No matter. Soon we'll all be tooling around in sexed-up golf carts - even Shaq! - thanks to Uncle Sam's bribes and impossibly high CAFE standards based more on input from these people than any scientific practicality or market demand.
And we'll be dusting off the trusty ol' stagecoach for the long hauls.
Now that's progress!
In its obsessive desire to promote the virtues of electric cars, the BBC proudly showed us last week how its reporter Brian Milligan was able to drive an electric Mini from London to Edinburgh in a mere four days – with nine stops of up to 10 hours to recharge the batteries (with electricity from fossil fuels).
What the BBC omitted to tell us was that in the 1830s, a stagecoach was able to make the same journey in half the time, with two days and nights of continuous driving. This did require 50 stops to change horses, but each of these took only two minutes, giving a total stopping time of just over an hour and a half.
In ten years you'll be wishing for a speedy hog like this one.

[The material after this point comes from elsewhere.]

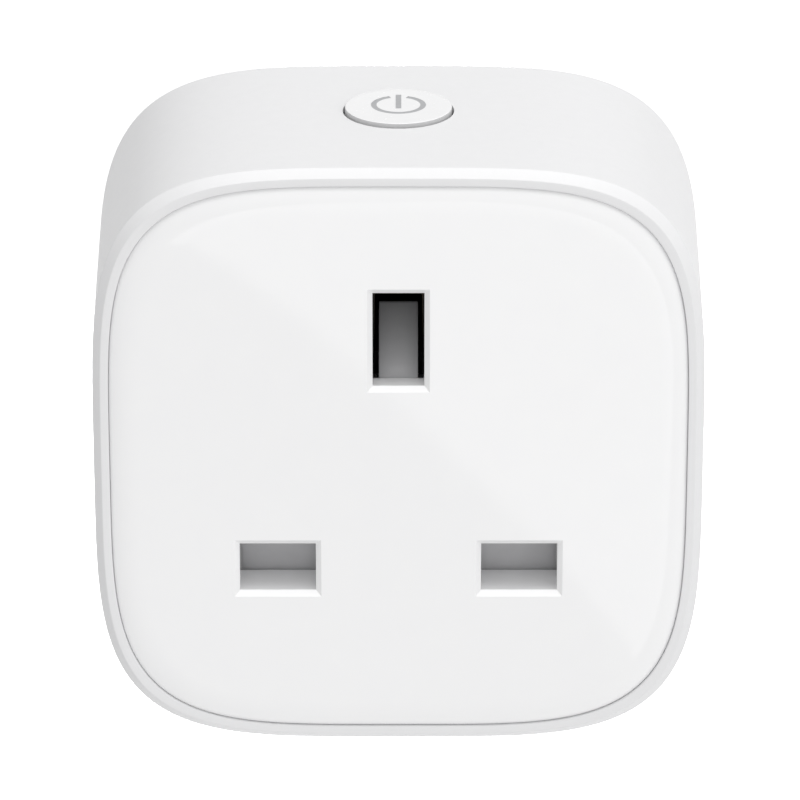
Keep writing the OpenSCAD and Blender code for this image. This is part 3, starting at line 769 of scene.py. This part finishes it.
def cover_screw_heads():
    """Pan heads with one straight driver slot each, and their shanks."""
    lo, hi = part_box("cover_screws")
    top, under = hi.y, hi.y - HEAD_T
    round_h = 0.75 * MM
    slot_w, slot_t, slot_d = 1.35 * MM, 0.24 * MM, 0.7 * MM
    whole = bmesh.new()
    for index, (x, z) in enumerate(screw_places()):
        profile = [(SHANK_R, lo.y), (SHANK_R, under), (HEAD_R, under), (HEAD_R, top - round_h)]
        for i in range(1, 8):
            a = math.radians(90 * i / 7)
            profile.append((HEAD_R * (0.55 + 0.45 * math.cos(a)), top - round_h + round_h * math.sin(a)))
        holder = new_object("screw_part", lathe(profile, count=64), None)
        driven_to = math.radians(17 + 23 * index)
        slot = bmesh.new()
        box_mesh(slot, (-slot_w, -slot_t, top - slot_d), (slot_w, slot_t, top + 1 * MM))
        slot.transform(Matrix.Rotation(driven_to, 4, "Z"))
        boolean(holder, slot)
        holder.data.transform(Matrix.Translation((x, 0, z)) @ Matrix.Rotation(math.radians(-90), 4, "X"))
        whole.from_mesh(holder.data)
        bpy.data.objects.remove(holder)
    piece = new_object("cover_screw_heads", whole, "plug_body")
    paint(piece, SCREW_STEEL)
    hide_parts("cover_screws")


# ---------------------------------------------------------------- plug pins
def plug_pin(name, node, size, sleeve_node=None):
    """Rectangular pin with rounded edges and a tapered tip, narrower under an insulating sleeve."""
    lo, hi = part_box(node)
    place = ((lo.x + hi.x) / 2, (lo.z + hi.z) / 2)
    width, height = size
    tip, taper = 1.5 * MM, 0.9 * MM
    inner = SLEEVE_WALL if sleeve_node else 0
    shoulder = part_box(sleeve_node)[1].y if sleeve_node else 0
    flange = (-5.6 * MM, -4.1 * MM)
    tail_w, tail_h = (1.0 * MM, 1.5 * MM) if node == "earth_pin" else (1.5 * MM, 1.0 * MM)
    half_w, half_h = width / 2, height / 2
    spread_by = 1 * MM
    stations = [
        (lo.y, tail_w, tail_h),
        (flange[0], tail_w, tail_h),
        (flange[0], half_w + spread_by, half_h + spread_by),
        (flange[1], half_w + spread_by, half_h + spread_by),
        (flange[1], half_w - inner, half_h - inner),
    ]
    if sleeve_node:
        stations += [(shoulder, half_w - inner, half_h - inner), (shoulder, half_w, half_h)]
    stations += [(hi.y - tip, half_w, half_h), (hi.y, half_w - taper, half_h - taper)]
    signs = ((-1, -1), (1, -1), (1, 1), (-1, 1))
    rings = []
    for y, w, h in stations:
        rings.append([(place[0] + sx * w, y, place[1] + sz * h) for sx, sz in signs])
    piece = new_object(name, loft(rings, cap_first=True, cap_last=True), "plug_body")
    bevel(piece, 0.18 * MM, segments=3, angle=math.radians(20))
    paint(piece, BRASS_PIN)
    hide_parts(node)


def insulating_sleeve(name, node):
    """Thin-walled sleeve moulded on a pin."""
    lo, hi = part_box(node)
    rings = []
    for inset, ends in ((0, (lo.y, hi.y)), (SLEEVE_WALL, (hi.y, lo.y))):
        for y in ends:
            a, b = (lo.x + inset, hi.x - inset), (lo.z + inset, hi.z - inset)
            rings.append([(a[0], y, b[0]), (a[1], y, b[0]), (a[1], y, b[1]), (a[0], y, b[1])])
    piece = new_object(name, loft(rings, closed=True), "plug_body")
    bevel(piece, 0.12 * MM, segments=3)
    paint(piece, SLEEVE_BLACK)
    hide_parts(node)


# ---------------------------------------------------------------- shutter and its springs
def shutter_moulding():
    """Ramp, spine and blanking plates as one moulding with rounded edges."""
    ramp_half = 1.8 * MM
    y = [LIP_Y + d for d in (2.5 * MM, *BLANK_D, 8.0 * MM, 8.4 * MM)]
    foot, knee, top = 6.4 * MM, 5.4 * MM, 11.9 * MM
    outline_yz = [
        (y[0], foot),
        (y[3], top),
        (y[4], top),
        (y[4], top - 3 * MM),
        (y[2], knee),
        (y[2], knee - 1 * MM),
        (y[0], knee - 1 * MM),
    ]
    rings = [[(x, a, b) for a, b in outline_yz] for x in (-ramp_half, ramp_half)]
    bm = loft(rings, cap_first=True, cap_last=True)
    piece = new_object("shutter_moulding", bm, "shutter_slide")
    spine = bmesh.new()
    box_mesh(spine, (-4 * MM, y[1], SHUTTER_LO.z + 1 * MM), (4 * MM, y[2], knee))
    boolean(piece, spine, "UNION")
    arms = bmesh.new()
    box_mesh(arms, (SHUTTER_LO.x, y[1], SHUTTER_LO.z), (SHUTTER_HI.x, y[2], SHUTTER_LO.z + 5.4 * MM))
    boolean(piece, arms, "UNION")
    bevel(piece, 0.12 * MM, segments=2)
    paint(piece, SHUTTER_GREY)
    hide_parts("shutter")


def return_springs():
    """Two compression springs with closed ends."""
    lo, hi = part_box("shutter_springs")
    wire, mean_r = 0.2 * MM, 1.0 * MM
    turns, steps, sides = 8.5, 26, 10
    total = int(turns * steps)
    rise = hi.z - lo.z - 2 * wire
    whole = bmesh.new()
    for x in (lo.x + mean_r + wire, hi.x - mean_r - wire):
        rings = []
        for i in range(total + 1):
            turn = i / steps
            free = min(max((turn - 1) / (turns - 2), 0), 1)
            closed_turns = min(turn, 1) + max(turn - turns + 1, 0)
            pitch_up = wire * closed_turns + (rise - 2 * wire) * free
            a = 2 * math.pi * turn
            out = Vector((math.cos(a), math.sin(a), 0))
            middle = Vector((x, (lo.y + hi.y) / 2, lo.z + wire + pitch_up)) + out * mean_r
            ring = []
            for j in range(sides):
                b = 2 * math.pi * j / sides
                ring.append(middle + out * wire * math.cos(b) + Vector((0, 0, 1)) * wire * math.sin(b))
            rings.append(ring)
        part = loft(rings, cap_first=True, cap_last=True)
        mesh = bpy.data.meshes.new("one_spring")
        part.to_mesh(mesh)
        part.free()
        whole.from_mesh(mesh)
        bpy.data.meshes.remove(mesh)
    piece = new_object("return_springs", whole, "plug_body")
    paint(piece, SPRING_STEEL)
    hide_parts("shutter_springs")
    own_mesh(piece)


# ---------------------------------------------------------------- studio
CAMERA_ELEVATION = math.radians(21.09)
CAMERA_DISTANCE = 0.443
CAMERA_LENS = 218.4
AIM_SHIFT = Vector((0.14 * MM, 0, 5.26 * MM))
SURROUND_EVEN = 0.68
SURROUND_LEAN = (0.24, -0.25, 0)
TOP_PLACE, TOP_SIZE, TOP_POWER = (0.05, -0.05, 0.8), (0.7, 0.6), 3.4
BACK_PLACE, BACK_SIZE, BACK_POWER = (0, 0.90, -0.10), (0.12, 0.30), 2.5
CARD_PLACE, CARD_SIZE, CARD_POWER = (0.06, -0.43, -0.09), (0.30, 0.16), 0.12
CARD_TURN = math.radians(-45)
FLOOR_Z = -0.30
FLOOR_HALF = 8
FLOOR_GLOW = 0.45


def camera():
    """Long lens at the reference view: straight on, from about 21 degrees above."""
    target = Vector((0, LIP_Y, 0))
    back = Vector((0, -math.cos(CAMERA_ELEVATION), math.sin(CAMERA_ELEVATION)))
    aim = target + AIM_SHIFT
    data = bpy.data.cameras.new("camera")
    data.lens = CAMERA_LENS
    data.sensor_width = 36
    data.clip_start = 0.01
    data.clip_end = 50
    made = bpy.data.objects.new("camera", data)
    bpy.context.scene.collection.objects.link(made)
    made.location = target + back * CAMERA_DISTANCE
    made.rotation_mode = "QUATERNION"
    made.rotation_quaternion = (aim - made.location).to_track_quat("-Z", "Y")
    bpy.context.scene.camera = made


def area_light(name, place, toward, size, power):
    """Soft rectangular light facing a point."""
    data = bpy.data.lights.new(name, "AREA")
    data.shape = "RECTANGLE"
    data.size, data.size_y = size
    data.energy = power
    made = bpy.data.objects.new(name, data)
    bpy.context.scene.collection.objects.link(made)
    made.location = place
    made.visible_camera = False
    made.rotation_mode = "QUATERNION"
    made.rotation_quaternion = (Vector(toward) - Vector(place)).to_track_quat("-Z", "Y")
    return made


def surround():
    """Pale surround, brighter towards the right and the front."""
    world = bpy.data.worlds.new("surround")
    world.use_nodes = True
    tree = world.node_tree
    place = tree.nodes.new("ShaderNodeTexCoord")
    lean = tree.nodes.new("ShaderNodeVectorMath")
    lean.operation = "DOT_PRODUCT"
    lean.inputs[1].default_value = SURROUND_LEAN
    tree.links.new(place.outputs["Generated"], lean.inputs[0])
    total = tree.nodes.new("ShaderNodeMath")
    total.operation = "ADD"
    total.inputs[1].default_value = SURROUND_EVEN
    tree.links.new(lean.outputs["Value"], total.inputs[0])
    background = tree.nodes["Background"]
    background.inputs["Color"].default_value = (1, 1, 1, 1)
    tree.links.new(total.outputs["Value"], background.inputs["Strength"])
    bpy.context.scene.world = world


def white_floor():
    """Plain white floor well below the part, which lights it only through its reflections."""
    bm = bmesh.new()
    bmesh.ops.create_grid(bm, x_segments=8, y_segments=8, size=FLOOR_HALF)
    floor = new_object("floor", bm, None)
    floor.location = (0, 0, FLOOR_Z)
    pale = material("floor_white", (0.95, 0.95, 0.95), 0.9, Emission_Strength=FLOOR_GLOW)
    pale.node_tree.nodes["Principled BSDF"].inputs["Emission Color"].default_value = (1, 1, 1, 1)
    vary_roughness(pale, 40, 0.85, 0.95, detail=2)
    paint(floor, pale)
    floor.visible_diffuse = False


def studio():
    """Soft lights over and behind the part, and a card that shows in the gloss."""
    surround()
    white_floor()
    middle = (0, -0.02, 0)
    area_light("top_light", TOP_PLACE, middle, TOP_SIZE, TOP_POWER)
    area_light("back_light", BACK_PLACE, middle, BACK_SIZE, BACK_POWER)
    straight_back = (CARD_PLACE[0], 0, CARD_PLACE[2])
    card = area_light("card", CARD_PLACE, straight_back, CARD_SIZE, CARD_POWER)
    turn = Matrix.Rotation(CARD_TURN, 3, "Z").to_quaternion()
    card.rotation_quaternion = card.rotation_quaternion @ turn
    scene = bpy.context.scene
    scene.view_settings.view_transform = "Standard"
    scene.view_settings.look = "None"


# ---------------------------------------------------------------- build
camera()
studio()
paint_cad_nodes()
housing_shell()
face_plate_gloss()
rear_shell()
cover_screw_heads()
button_cap()
button_symbol()
plug_pin("line_pin_blade", "line_pin", LIVE_PIN, "line_pin_sleeve")
plug_pin("neutral_pin_blade", "neutral_pin", LIVE_PIN, "neutral_pin_sleeve")
plug_pin("earth_pin_blade", "earth_pin", EARTH_PIN)
insulating_sleeve("line_sleeve_moulding", "line_pin_sleeve")
insulating_sleeve("neutral_sleeve_moulding", "neutral_pin_sleeve")
shutter_moulding()
return_springs()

Via the Telegraph. Cross-posted.
2 comments:
Good summation of the lunacy of overregulation.
I'm gonna order mine with a turbo. Love me some performance.
Just wondering - are we the only culture in the world that seems to brag about going backwards (technologicaly speaking) as opposed to advancing? And - I always thought that the market was the driving force behind innovation instead of bureaucrats. Silly me for being so naive.